I’m big on hurt/comfort. Both the physical and emotional kind. That’s definitely a running thread through a lot of my Sleepy Hollow fic, and Crane and Abbie are the perfect couple for it. That’s probably the biggest one for me. Obviously I do sometimes play into fandom tropes, like body swap, but often it’s not because I love the trope, but because I see an opportunity for the trope to work with these particular characters. You couldn’t have two characters more physically different than Crane and Abbie. How awesome would it be to see them have to deal with those vastly different exteriors while working out their own interior issues? How does that change how they see each other – and themselves? It’s too perfect. For me, it’s always about the characters.
Anonymity is important to me, yes. No one in my offline life knows I write fic, much less has read it. And that is the way I would like to keep it. In part because some of it is explicit in nature, but also because fan fic is still stigmatized. Even though I am very proud of some of my fic and feel I have done much of my best writing in fandom, I don’t know that the people in my life could look past its status as fic to see the quality, even if they were reading non-explicit material.

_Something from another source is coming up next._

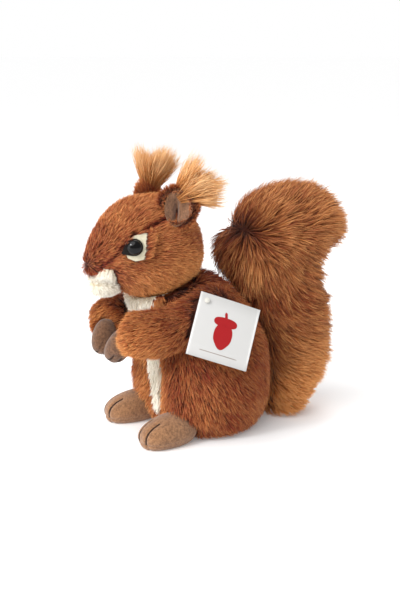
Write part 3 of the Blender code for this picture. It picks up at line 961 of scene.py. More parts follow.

What makes explicit scenes interesting is the emotion behind the sex and how it reveals character. We already know the emotional backstory behind characters and can project that onto erotic interludes so they become something more than just body parts and physical acts. When I write sex, I think about how emotion can drive action. How it informs when, where, how, and why a character has sex. Or doesn’t have sex. And that’s what makes it personal and real and sexy to me.